Government and public-sector implications: Some officials see decentralized identity as a way to streamline benefits and reduce fraud, while others fear it could complicate controls, public records, and oversight. In markets with strong property-rights traditions, there is caution about turning identity into a monetized asset or enabling new forms of surveillance through private-sector orchestrators.
Controversies and debates
Privacy, surveillance, and control: A central debate centers on whether user-controlled data truly delivers privacy or merely shifts data handling from one central actor to many private actors. In conservative-leaning critiques, the emphasis is on voluntary participation, meaningful user control, and reducing the capacity of any single institution to accumulate comprehensive dossiers.
Security and key management: The resilience of decentralized identity depends on secure key management.
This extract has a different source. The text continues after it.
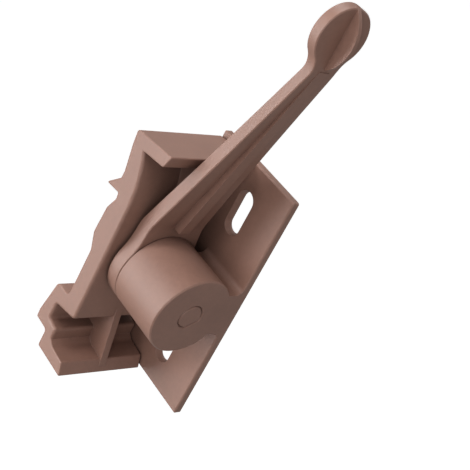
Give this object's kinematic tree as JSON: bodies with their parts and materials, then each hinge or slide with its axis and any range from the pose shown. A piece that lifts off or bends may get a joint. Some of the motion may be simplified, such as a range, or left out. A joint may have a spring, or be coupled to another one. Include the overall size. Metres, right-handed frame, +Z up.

Critics worry about irreversible loss of access if keys are misplaced, while supporters point to recovery mechanisms and hardware-backed storage as practical safeguards.
Regulation and enforcement: Critics claim that decentralized identity could complicate law enforcement and regulatory compliance by enabling discreet verification without a paper trail. Proponents counter that well-designed verifiable credentials preserve auditable evidence while limiting data exposure.
Fragmentation risk: A fragmented landscape with many different DID methods and credential schemes could undermine interoperability. Advocates argue that open standards and governance mechanisms can keep ecosystems coherent while preserving competition and choice.
Widespread adoption versus incremental rollout: Some observers worry that rushing to a universal, free-for-all implementation could jeopardize safety or usability. Others contend that a measured, market-tested approach, built on robust standards, can gradually replace risky, centralized approaches without entrenching new dependencies.